These sorts of grey areas are why many professional bodies now include ethics as part of their CPD. Regulators and training organisations can’t predict every scenario practitioners will encounter, so on many occasions clear guidance won’t be available.

How does studying ethics help?

As the STEP Journal and STEP News Digests regularly remind us, the landscape is changing rapidly through regulation and litigation. Discussion with peers can help, but what counts as best practice can change after a court decision or the introduciton of new rules.

The reasoning involved in establishing an ethical course of action gives practitioners a compass to use when they find themselves in uncharted territory; being able to defend your reasoning and show that you attempted to choose the course of action that did the least harm may be your best defence.

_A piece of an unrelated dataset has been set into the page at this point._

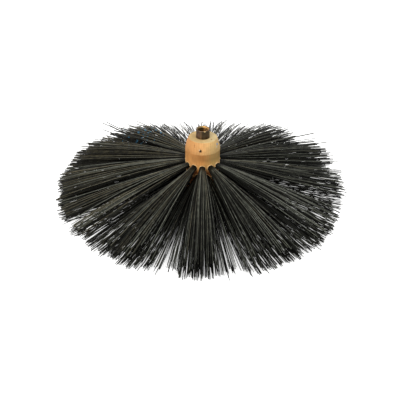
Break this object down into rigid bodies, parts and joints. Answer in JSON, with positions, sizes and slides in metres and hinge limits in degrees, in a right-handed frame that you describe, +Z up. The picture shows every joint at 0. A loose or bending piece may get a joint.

Where can you get more guidance on ethics?

STEP’s new CPD policy will require members to add ethics to their personal development plans on a regular basis. To get you started, STEP has made resources available to members through the CPD Centre 

The Alchemy Performance Assistant (formerly Alchemy for Managers) resource offers an ‘Ethics in Business’ module, written by Simon Webley of the Institute of Business Ethics. The module addresses various aspects of the subject, from boardroom strategies to encouraging the whole organisation to treat clients and suppliers ethically.

Many local legal and accountancy bodies produce seminars and publications that offer guidance relevant to their legislative environment. These count towards your STEP CPD requirement.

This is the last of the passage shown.